If $h : Y \to X$ is a covering map and $Y$ is connected, then the cardinality of the fiber $h^{-1}(x)$ is independent of $x \in X$.

Question

In "Knots and Primes: An Introduction to Arithmetic Topology", the author uses the following proposition

Let $h: Y \to X$ be a covering. For any path $\gamma : [0,1] \to X$ and any $y \in h^{-1}(x) (x = \gamma(0))$, there exists a unique lift $\hat{\gamma} : [0,1] \to Y$ of $\gamma$ with $\hat{\gamma}(0) = y$. Furthermore, for any homotopy $\gamma_t (t \in [0,1])$ of $\gamma$ with $\gamma_t = \gamma(0)$ and $\gamma_t(1) = \gamma(1)$, there exists a unique lift of $\hat{\gamma_t}$ such that $\hat{\gamma_t}$ is the homotopy of $\hat{\gamma}$ with $\hat{\gamma_t}(0) = \hat{\gamma}(0)$ and $\hat{\gamma_t}(1) = \hat{\gamma}(1)$.

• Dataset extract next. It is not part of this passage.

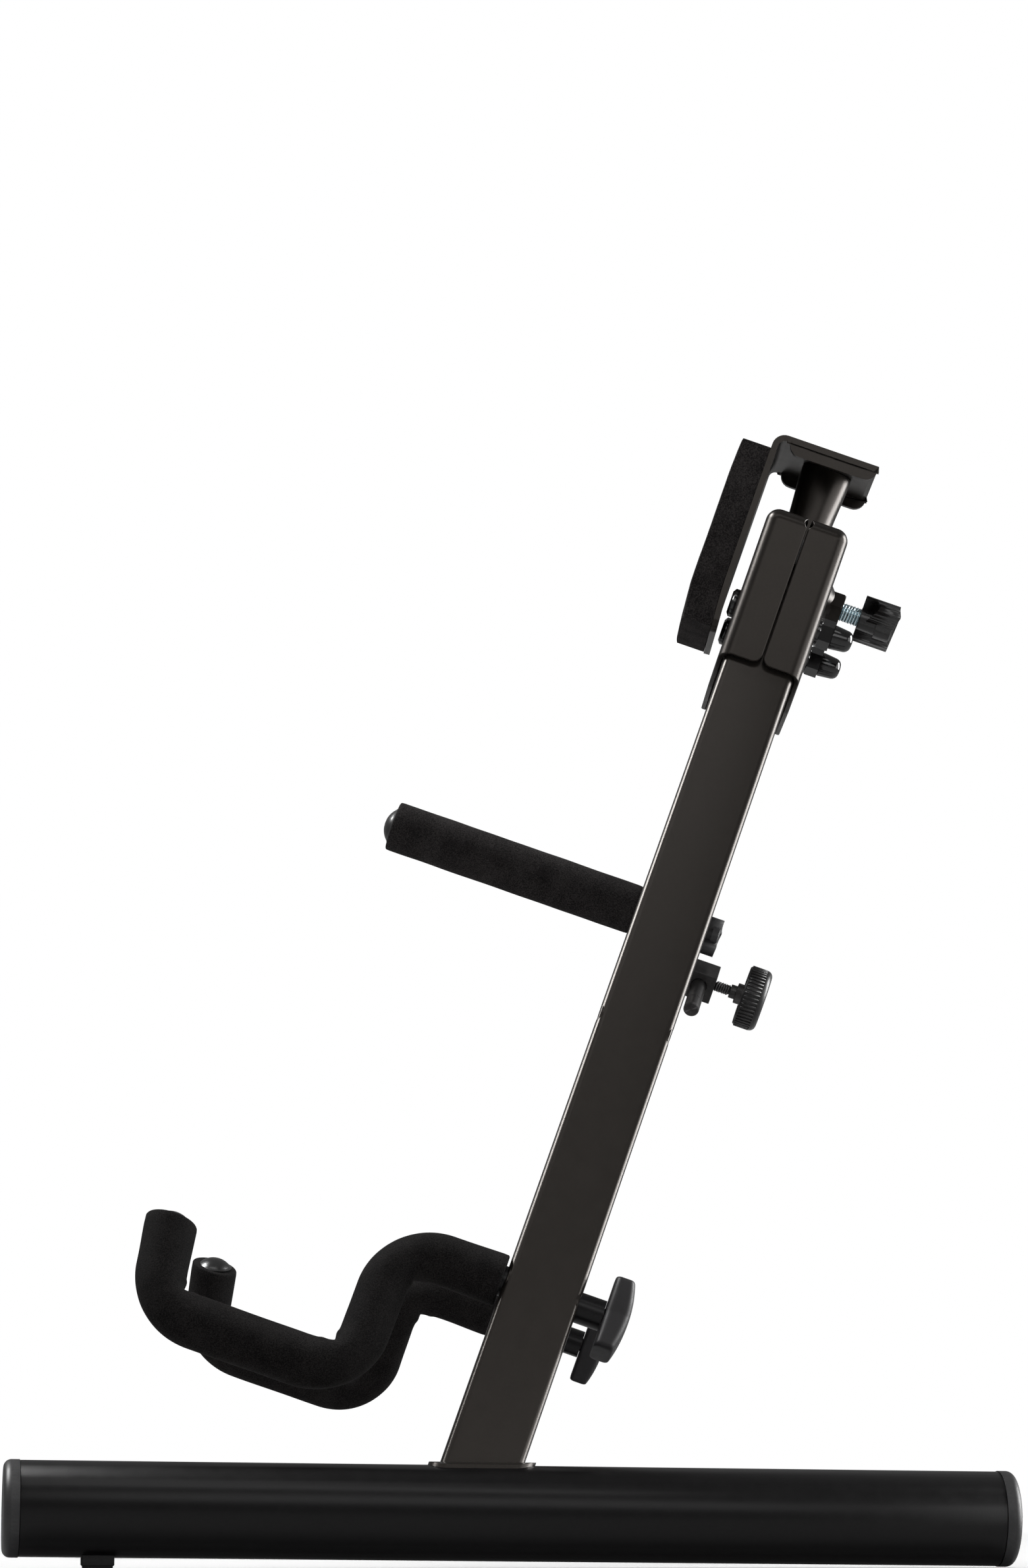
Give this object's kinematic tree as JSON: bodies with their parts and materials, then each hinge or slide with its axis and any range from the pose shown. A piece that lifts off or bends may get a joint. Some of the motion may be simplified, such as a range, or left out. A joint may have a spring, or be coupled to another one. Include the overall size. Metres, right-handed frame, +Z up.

The author then follows with; "In the following, we assume that any covering space is connected. By the preceding proposition, the cardinality of the fiber $h^{-1}(x)$ is independent of $x \in X$."

I am not sure why this results is true. This is my attempt at explaining it to myself. Take two different $x_1, x_2$ and their fibers $h^{-1}(x_1), h^{-1}(x_2)$ such that $y_1 \in h^{-1}(x_1)$ and $y_2 \in h^{-1}(x_2)$. Take two paths $\gamma_1, \gamma_2$ such that $\gamma_1(0) = x_1$ and $\gamma_2(0) = x_2$. Then we get two lifts $\hat{\gamma_1}, \hat{\gamma_2}$ with $\hat{\gamma_1}(0) = y_1$ and $\hat{\gamma_2}(0) = y_2$. Now, since our covering space is connected we can continuously deform $\hat{\gamma_1}$ into $\hat{\gamma_2}$ and conclude that every elements in $h^{-1}(x_1)$ is also in $h^{-1}(x_2)$ and vice versa. I feel that this is wrong but cannot figure out the right way to see this. Any help would be appreciated.

Answer 1

This is true more generally if the base space $X$ is connected. It suffices to notice that the relation $$x\sim x'\text{ iff the fibers over }x\text{ and }x'\text{ have the same cardinality}$$ is a equivalence relation with open equivalence classes. Since the equivalence classes of an equivalence relation partition the underlying set, and because a connected space is, by definition, one that doesn't admit any non trivial partition by open sets, the equivalence relation to be trivial, i.e. there can only be one equivalence class. This of course means that all fibers must have the same cardinality.

The fact that the equivalence classes are open is also obvious. Indeed, let $x\in X$. By definition of being a covering map, there exists an open neighborhood $V$ of $x$, a discrete nonempty set $I$ and a homeomorphism $\phi:p^{-1}(V)\to V\times I$ that commutes to the projections. Then the fibers over the $x'\in V$ all have cardinality (equal to that of $I$), which proves that for all $x'\in V$, $x\sim x'$, and the equivalence classes are open.

Answer 2

First, there is an underlying assumption that $X$ is connected.

Having said that, define a function on $X$ where $N(x)$ equals the cardinality of $h^{-1}(x)$. The range of this function can be thought of as a set of cardinal numbers, and you want to give that set the discrete topology. For example, if you are willing to add the assumption that $X$ has a countable basis, then the range of $N(x)$ is the set $\{1,2,3,…\} \cup \{\infty\}$. Give that set the discrete topology.

You wish to prove that $N(x)$ is a constant function. Since the domain is connected and the range is discrete, it suffices to prove that $N(x)$ is a continuous function.

To prove that $N(x)$ is continuous it suffices prove that $N(x)$ is constant on any neighborhood $U$ of $x$ such that $U$ is evenly covered by the covering map $h$, and that should be very straightforward.

Answer 3

In greater generality, it is possible to construct a functor $\lambda: \Pi (X) \to hTop$, where $\Pi(X)$ is the fundamental groupoid of $X$ and $hTop$ is the naive homotopy category associated to $Top$, which acts on points as $b \mapsto p^{-1}(b)$ whenever $p$ is a fibration. It follows that in a fibration with path connected base space any two fibers are homotopy equivalent; being the fibers of a covering discrete spaces, you get the thesis by the induced isomorphism $\pi_0 (f^{-1}(x)) \simeq \pi_0 (f^{-1}(x'))$.